Each line that follows should be printed again exactly as it stands.

/---

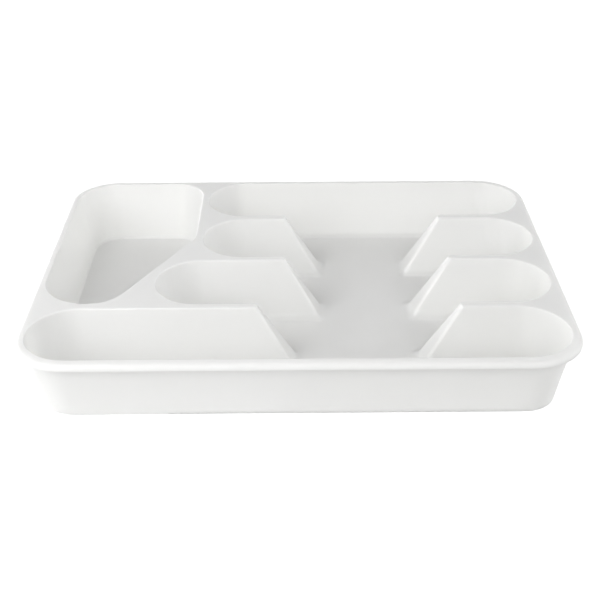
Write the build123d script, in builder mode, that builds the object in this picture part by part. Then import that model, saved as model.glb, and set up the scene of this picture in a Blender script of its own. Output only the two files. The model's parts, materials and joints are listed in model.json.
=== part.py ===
from math import cos, isclose, radians, sin, tan
import os

from build123d import *

# Cutlery tray, one thin-walled moulding that stands in a drawer, +Y to the back
# Millimetres and degrees, origin on the ground under the middle of the tray

# Overall size over the lip
tray_length = 400.0
tray_depth = 300.0
tray_height = 52.0
corner_radius = 40.0

# Skin of the deck, walls, floors and lip, and the lean that lets the tray leave its mould
wall = 2.0
draft = 10.0

# Rim, which rolls over into an edge turned down outside the skirt
rim_width = 7.5
lip_height = 5.2
lip_top_radius = 4.5
lip_foot_chamfer = 0.5
lip_groove_chamfer = 1.4

# Bevels round the floor of every pocket, and below wherever the skin meets the ground
floor_chamfer = 1.5
foot_chamfer = 1.0

# Rows for cutlery, from the back to the front, with hollow dividers between them
# The third row reaches further left than the two behind it
row_count = 4
divider_width = 6.0
third_row_reach = 31.0

# Box pocket at the back left, with its front right corner cut off on the slant
box_length = 109.0
box_depth = 210.5
box_side_length = 106.0
box_front_length = 53.5
box_right_radius = 26.0
box_slant_radius = 27.0
box_left_radius = 36.0

# Finger gap, where the dividers are cut away down to the floor
gap_lean = 30.0
gap_right_end = 119.5
gap_left_end = -10.0
front_gap_left_end = -30.0
gap_foot_radius = 6.0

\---

■ Answer below ■
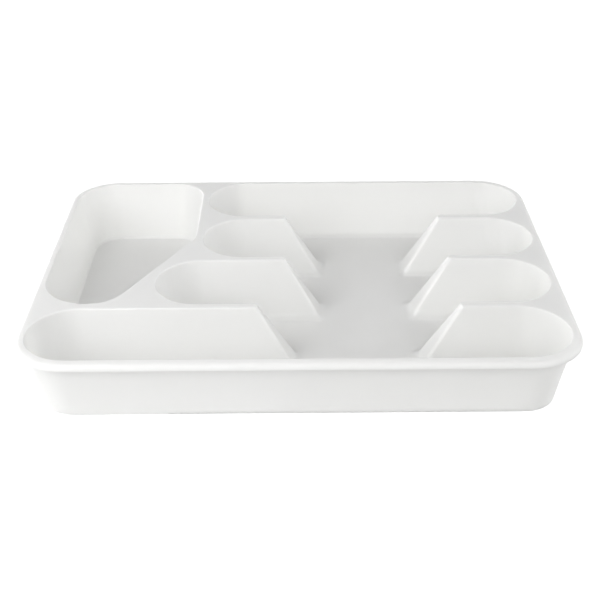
Write the build123d script, in builder mode, that builds the object in this picture part by part. Then import that model, saved as model.glb, and set up the scene of this picture in a Blender script of its own. Output only the two files. The model's parts, materials and joints are listed in model.json.
=== part.py ===
from math import cos, isclose, radians, sin, tan
import os

from build123d import *

# Cutlery tray, one thin-walled moulding that stands in a drawer, +Y to the back
# Millimetres and degrees, origin on the ground under the middle of the tray

# Overall size over the lip
tray_length = 400.0
tray_depth = 300.0
tray_height = 52.0
corner_radius = 40.0

# Skin of the deck, walls, floors and lip, and the lean that lets the tray leave its mould
wall = 2.0
draft = 10.0

# Rim, which rolls over into an edge turned down outside the skirt
rim_width = 7.5
lip_height = 5.2
lip_top_radius = 4.5
lip_foot_chamfer = 0.5
lip_groove_chamfer = 1.4

# Bevels round the floor of every pocket, and below wherever the skin meets the ground
floor_chamfer = 1.5
foot_chamfer = 1.0

# Rows for cutlery, from the back to the front, with hollow dividers between them
# The third row reaches further left than the two behind it
row_count = 4
divider_width = 6.0
third_row_reach = 31.0

# Box pocket at the back left, with its front right corner cut off on the slant
box_length = 109.0
box_depth = 210.5
box_side_length = 106.0
box_front_length = 53.5
box_right_radius = 26.0
box_slant_radius = 27.0
box_left_radius = 36.0

# Finger gap, where the dividers are cut away down to the floor
gap_lean = 30.0
gap_right_end = 119.5
gap_left_end = -10.0
front_gap_left_end = -30.0
gap_foot_radius = 6.0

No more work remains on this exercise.